As a kid he had spent hours playing in the river, pretending to be leading great expeditions into the wildest places of the planet. Sitting on the tractor that day, he asked himself: ‘What would it be like to live out some of those adventures I dreamed about when I was a boy?’
That simple question was the catalyst for adventures that have taken him to some challenging and inhospitable locations.
He is currently on a series of expeditions that are part of a global challenge called the Seven Summits, where adventurers attempt to climb the highest mountain on each of the seven continents. Mike has climbed five of the seven summits to date, including Mount Everest in
May 2018. Before that, he had already climbed Elbrus in Russia, Kilimanjaro in Africa, Aconcagua in South America and Denali in Alaska.
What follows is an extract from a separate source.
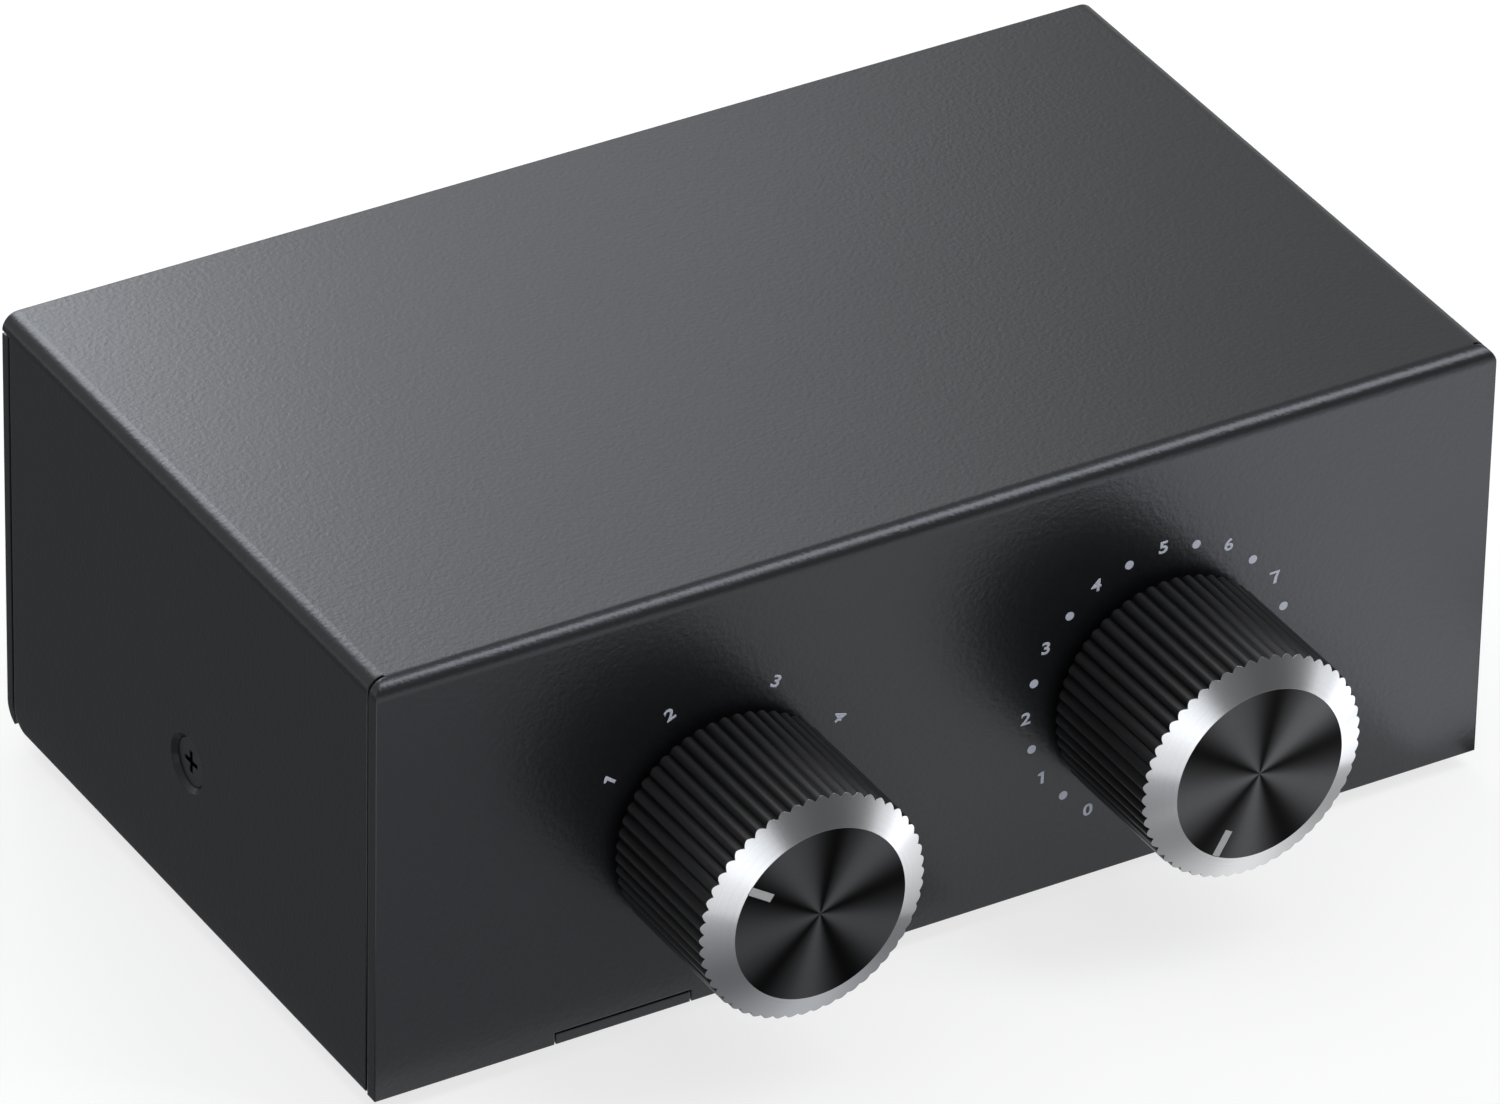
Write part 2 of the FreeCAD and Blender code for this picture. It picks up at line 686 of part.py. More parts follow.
def build_board_standoffs():
    """Tapped standoffs pressed into the bottom."""
    standoffs = Piece("board_standoffs", CASE)
    places = board_screw_places()
    standoffs.pad("XY", [(x, y, s.standoff_radius) for x, y in places], s.standoff_height,
                  at=s.base_sheet)
    standoffs.pad("XY", [(x, y, s.spigot_radius) for x, y in places], s.base_sheet)
    standoffs.pocket("XY", [(x, y, tapped_hole) for x, y in places], board_underside)


def build_board_screws():
    """The screws that hold the board on its standoffs."""
    xs, ys = board_screw_rows()
    x, y, z = CASE
    screws = Piece("board_screws", (x + xs[0], y + ys[0], z + board_top))
    body = screws.turned(pan_head_profile(s.screw_length), axis="Z")
    recess = cross_recess(screws, "XY", s.screw_head_height)
    screws.in_a_grid([body, recess], xs[1] - xs[0], len(xs), ys[1] - ys[0], len(ys))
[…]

ANNA THOMAS MEDIA SPECIALIST
Anna Thomas, who grew up in Ashburton, spent eight years working alongside Kevin Milne on consumer affairs programme Fair Go, dealing with her fair share of nasty people.
Of the many battles she fought on the show, she was instrumental in helping change ACC legislation to compensate firefighters adequately. She also exposed a get-rich-scheme fraudster by confronting him with a camera and a microphone in an Onehunga burger bar. He came at her with a chair.
Anna credits her babysitter in Ashburton, a journalist called Felicity Clark, with getting her into the news business. She left school to work at Radio Avon in Christchurch and later spent time in Yugoslavia, wondering if she could be a war correspondent.
She returned to New Zealand and began her stint with Fair Go in 1995. She loved going into people’s homes and helping solve their problems.
Anna now runs her own media comms business and was a media specialist for Tourism New Zealand at the time of the Rugby World Cup in 2011.